BABILONIA TEATRI, loro ce l'hanno fatta e senza nessun finanziamento

di Anna Laudati

Girerà tutta Italia la compagnia rivelazione dell’anno. Fra gennaio e aprile in tournée a Scandicci, Firenze, Venezia, Udine, Verona, Mantova, Bari, Brescia, Pavia, Bologna, Salerno, Scampia-Napoli e Genova (di Paola Pepe)

babilonia-teatri.jpgBabilonia Teatri è sicuramente una delle giovani realtà più interessanti del panorama teatrale italiano. Osannato dai più noti critici contemporanei, il gruppo veronese ha conquistato di diritto la vetta fra le compagnie emergenti per le straordinarie capacità di raccontare, tra satira, ironia e battute sarcastiche, vizi e virtù del nostro tempo.
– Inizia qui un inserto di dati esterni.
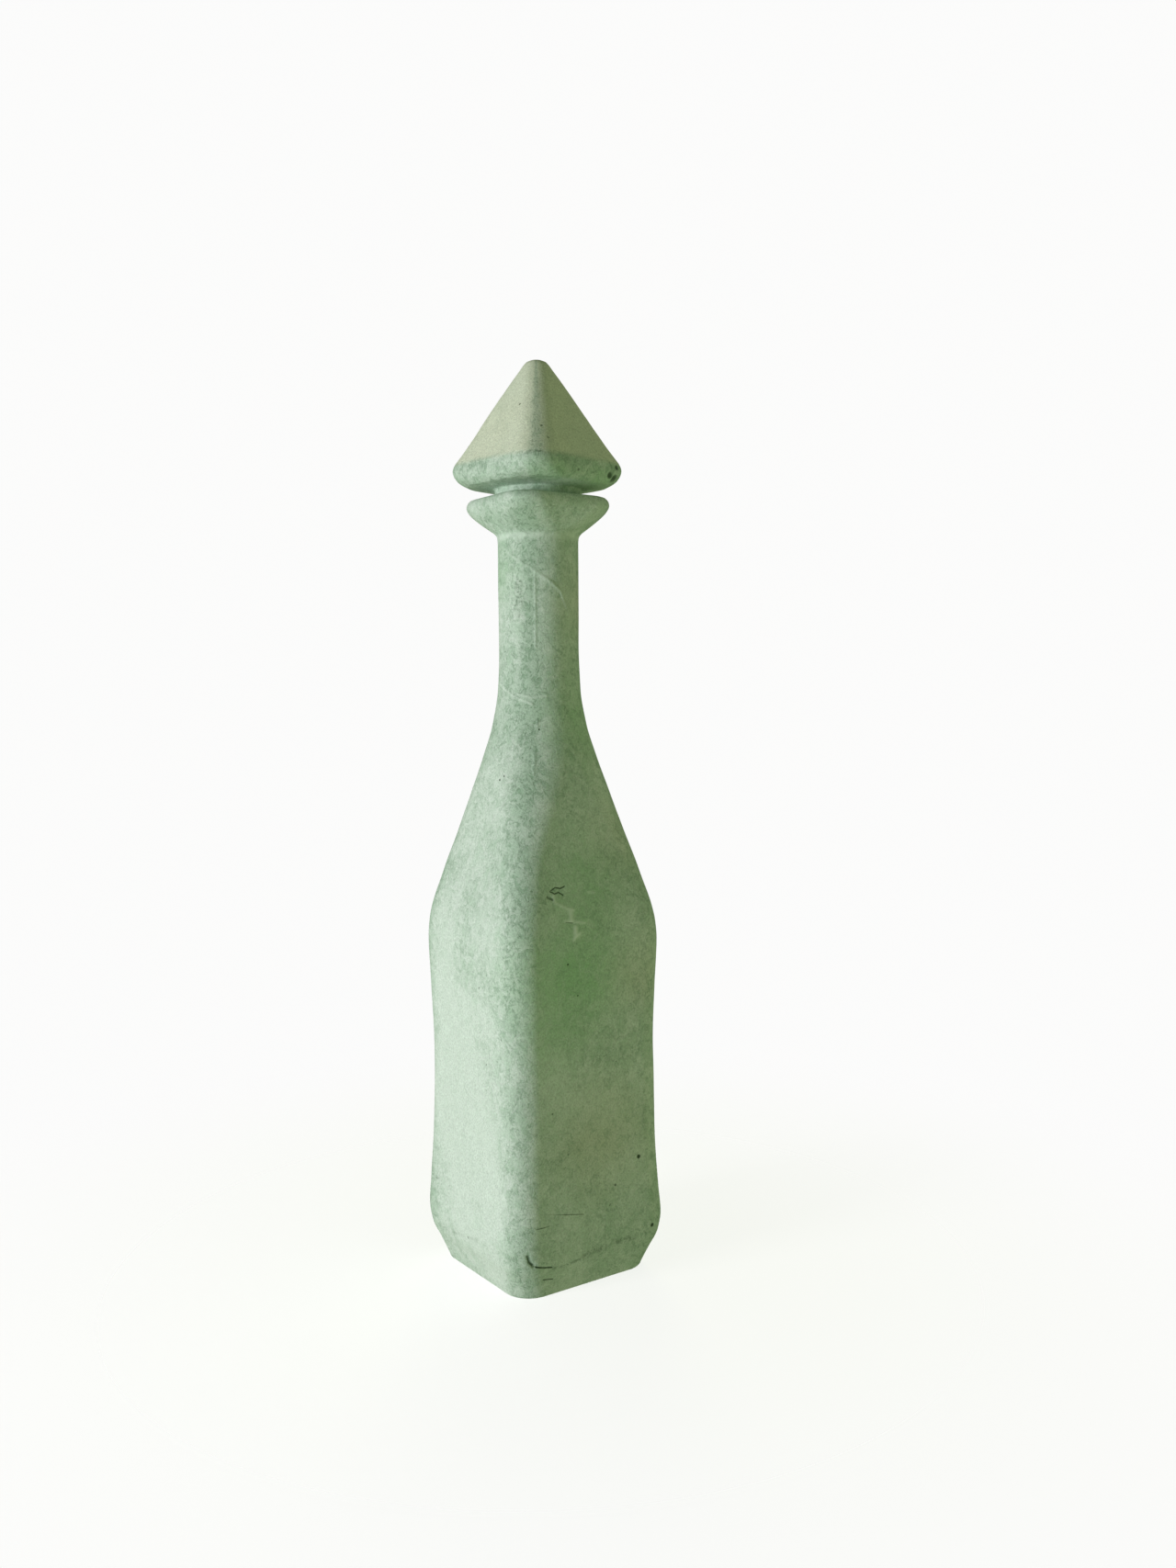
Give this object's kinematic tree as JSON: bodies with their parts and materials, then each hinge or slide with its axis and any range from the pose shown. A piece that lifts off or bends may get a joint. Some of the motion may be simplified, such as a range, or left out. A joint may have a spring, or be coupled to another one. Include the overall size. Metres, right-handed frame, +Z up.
{
  "type": "sake bottle",
  "caption": "Square-sided moulded glass bottle with a tapering shoulder, round neck, flared square collar and a pyramid-shaped glass stopper sealed by a cork sleeve",
  "frame": {"origin": "centre of the plane that the foot rests on", "axes": "+Z up along the bottle's axis, +X and +Y square to the body's faces"},
  "size_m": [0.0714, 0.0714, 0.35],
  "materials": {
    "frosted_glass": "opaque pale green glass with a matt, chalky, etched skin",
    "cork": "natural cork, matt"
  },
  "bodies": {
    "bottle": {"bottle": "frosted_glass"},
    "seal": {"cork_sleeve": "cork"},
    "stopper": {"stopper": "frosted_glass"}
  },
  "joints": [
    {"name": "stopper_lift", "type": "slide", "parent": "bottle", "child": "seal", "axis": [0, 0, 1], "range_m": [0, 0.06]},
    {"name": "stopper_turn", "type": "hinge", "parent": "seal", "child": "stopper", "pos_m": [0, 0, 0.285], "axis": [0, 0, 1], "continuous": true}
  ]
}
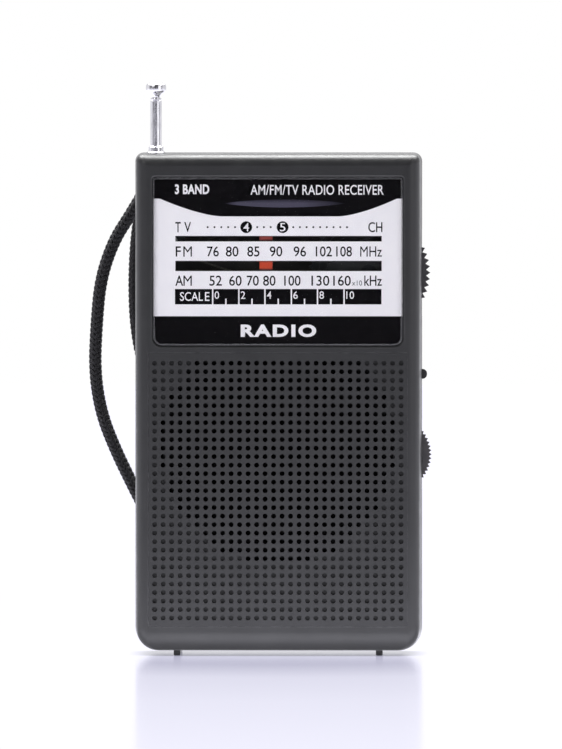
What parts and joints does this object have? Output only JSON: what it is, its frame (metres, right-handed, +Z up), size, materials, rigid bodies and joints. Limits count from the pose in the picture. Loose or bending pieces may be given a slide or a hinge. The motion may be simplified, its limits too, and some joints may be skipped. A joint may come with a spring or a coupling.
{
  "type": "transistor pocket radio",
  "caption": "Upright pocket radio with a telescopic antenna, slide-rule dial, perforated speaker grille, side thumbwheels and a braided wrist strap.",
  "frame": {"origin": "on the surface the radio stands on, under the middle of its width with the thumbwheels and of its depth", "axes": "+Z up along the antenna, +Y towards the back, +X towards the thumbwheel side"},
  "size_m": [0.085, 0.0346, 0.1408],
  "materials": {
    "case_plastic": "fine satin texture, charcoal grey",
    "black_plastic": "satin black",
    "wheel_plastic": "matte dark grey",
    "white_nylon": "natural nylon",
    "clear_plastic": "polished clear acrylic",
    "pointer_orange": "orange-red",
    "thread": "waxed dial cord",
    "chrome": "polished chrome plate",
    "steel": "zinc plated",
    "brass": "turned",
    "board": "dark phenolic board with copper tracks",
    "component": "lacquered",
    "copper": "enamelled copper wire",
    "ferrite": "sintered ferrite",
    "paper": "pressed paper pulp",
    "foam": "foam and felt",
    "battery_jacket": "printed jacket",
    "wire_jacket": "pvc",
    "strap": "black herringbone braid"
  },
  "bodies": {
    "root": {"front_shell": "case_plastic", "rear_shell": "case_plastic", "speaker_grille": "case_plastic", "foot_ribs": "case_plastic", "earphone_jack": "black_plastic", "dial_scale_plate": "black_plastic", "strap_ferrule": "black_plastic", "receiver_chip": "black_plastic", "band_switch_body": "black_plastic", "volume_control": "black_plastic", "tuning_capacitor": "white_nylon", "ferrite_clips": "white_nylon", "dial_lens": "clear_plastic", "dial_cord": "thread", "antenna_base_tube": "chrome", "pointer_rail": "steel", "idler_pin": "steel", "board_screws": "steel", "case_screws": "steel", "strap_pin": "steel", "speaker_frame": "steel", "speaker_yoke": "steel", "speaker_clamps": "steel", "battery_contacts": "steel", "battery_springs": "steel", "if_transformers": "steel", "antenna_clamp": "steel", "circuit_board": "board", "resistors": "component", "ceramic_capacitors": "component", "electrolytic_capacitors": "component", "air_coils": "copper", "ferrite_coil": "copper", "voice_coil": "copper", "ferrite_rod": "ferrite", "speaker_magnet": "ferrite", "speaker_cone": "paper", "speaker_dust_cap": "paper", "speaker_surround": "foam", "speaker_gasket": "foam", "battery_cells": "battery_jacket", "battery_leads": "wire_jacket", "speaker_leads": "wire_jacket", "strap_cord": "strap"},
    "tuning": {"tuning_wheel": "wheel_plastic", "tuning_drum": "black_plastic", "tuning_shaft": "brass", "tuning_screw": "steel"},
    "pointer": {"dial_pointer": "pointer_orange"},
    "idler": {"idler_pulley": "black_plastic"},
    "volume": {"volume_wheel": "wheel_plastic", "volume_shaft": "brass", "volume_screw": "steel"},
    "band_switch": {"band_switch_knob": "black_plastic"},
    "door": {"battery_door": "case_plastic"},
    "antenna_2": {"antenna_second_tube": "chrome"},
    "antenna_3": {"antenna_third_tube": "chrome"},
    "antenna_4": {"antenna_rod": "chrome", "antenna_tip": "chrome"}
  },
  "joints": [
    {"name": "tuning_turn", "type": "hinge", "parent": "root", "child": "tuning", "pos_m": [0.0213, 0, 0.0938], "axis": [0, 1, 0], "range_deg": [-72.9, 107.1]},
    {"name": "pointer_slide", "type": "slide", "parent": "root", "child": "pointer", "axis": [1, 0, 0], "range_m": [-0.01305, 0.01916]},
    {"name": "idler_turn", "type": "hinge", "parent": "root", "child": "idler", "pos_m": [-0.027, -0.006, 0.10158], "axis": [0, 1, 0], "range_deg": [-305, 448]},
    {"name": "volume_turn", "type": "hinge", "parent": "root", "child": "volume", "pos_m": [0.0272, 0, 0.0491], "axis": [0, 1, 0], "range_deg": [0, 300]},
    {"name": "band_switch_slide", "type": "slide", "parent": "root", "child": "band_switch", "axis": [0, 0, 1], "range_m": [-0.0025, 0]},
    {"name": "door_slide", "type": "slide", "parent": "root", "child": "door", "axis": [0, 0, -1], "range_m": [0, 0.036]},
    {"name": "antenna_2_slide", "type": "slide", "parent": "root", "child": "antenna_2", "axis": [0, 0, 1], "range_m": [0, 0.068]},
    {"name": "antenna_3_slide", "type": "slide", "parent": "antenna_2", "child": "antenna_3", "axis": [0, 0, 1], "range_m": [-0.0105, 0.057]},
    {"name": "antenna_4_slide", "type": "slide", "parent": "antenna_3", "child": "antenna_4", "axis": [0, 0, 1], "range_m": [0, 0.066]}
  ],
  "couplings": [
    {"joint": "pointer_slide", "follows": "tuning_turn", "m_per_rad": 0.010234},
    {"joint": "idler_turn", "follows": "tuning_turn", "ratio": 4.177}
  ]
}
Fare teatro, oggi, rappresenta un campo minato, ricco di difficoltà e rinunce.

Capire e analizzare il loro modo di farlo, significa confrontarsi con una parte della generazione di venticinque-trentenni che sta emergendo negli ultimi anni, anche se con le grandi fatiche che contraddistinguono il nostro Paese e il teatro in genere, soprattutto nel campo della ricerca e della sperimentazione. Enrico Castellani, Valeria Raimondi e Ilaria Dalle Donne sono Babilonia Teatri. Un esempio per tutti i ragazzi che si accostano al mondo dello spettacolo con fatica e determinazione. Provenienti da percorsi formativi diversi, nascono a Verona come compagnia teatrale nel 2005, attraverso un progetto associazionistico: dopo il primo tentativo fallito, uno spettacolo pacifista sulla guerra in Iraq dal titolo Cabaret Babilonia al quale sono molto legati, esordiscono con Panopticon Frankenstein, frutto dei laboratori teatrali in carcere. Ma il loro lavoro più ambizioso è sicuramente Made in Italy, vincitore del Premio Scenario 2007, uno dei premi più importanti destinato alle giovani compagnie con l’obiettivo di valorizzare nuove idee e progetti di teatro, percorso quasi obbligato per tutti quelli che vogliono imporsi all’attenzione nazionale.

I loro lavori prescindono dai generi e rispettano dei codici linguistici ed espressivi del tutto personali. Usano la musica non a commento dell'azione, ma come elemento caratterizzante. Risultato un teatro che la compagnia stessa definisce pop-rock-punk. In quest’ottica, gli spettacoli acquistano la dimensione vera e propria dello show, intesa, però, come riproposizione del tutto nuova di alcuni modelli di spettacolo già codificati. I loro lavori sono completamente liberi dalla necessità di dare una logica narrativa così da sperimentare nuove dialettiche e nuovi sensi. Il linguaggio televisivo, ad esempio, viene estrapolato dal contesto quotidiano ed inserito all'interno di nuove sequenze; il significato di alcuni eventi viene spostato e ricollocato all'interno della drammaturgia, in una sorta di montaggio e assemblaggio che lavora per accostamento di scene. Il linguaggio è veloce, giovane, sincopato e non interpreta mai un copione scritto in astratto ma riporta pezzi di frasi e discorsi sentiti per strada. Il testo supporta una recitazione che si esaurisce nel dire, a volte ripetuto e ossessivo, come quello martellante della pubblicità.

“Parlare di noi -  affermano con convinzione - ci ha permesso di toccare della materia viva, ci ha costretti a dire e a mostrare parole e atteggiamenti che ci appartengono in modo profondo e radicato. Scegliendo di esporli, abbiamo scelto di metterci a nudo. Abbiamo cercato un modo per raccontare le nostre piccole verità”. Il loro teatro non è dunque l'universo tradizionale dello spettacolo. E la parola teatro è un trucco linguistico, in cui traspare la necessità di una profonda ricerca personale, civile e morale.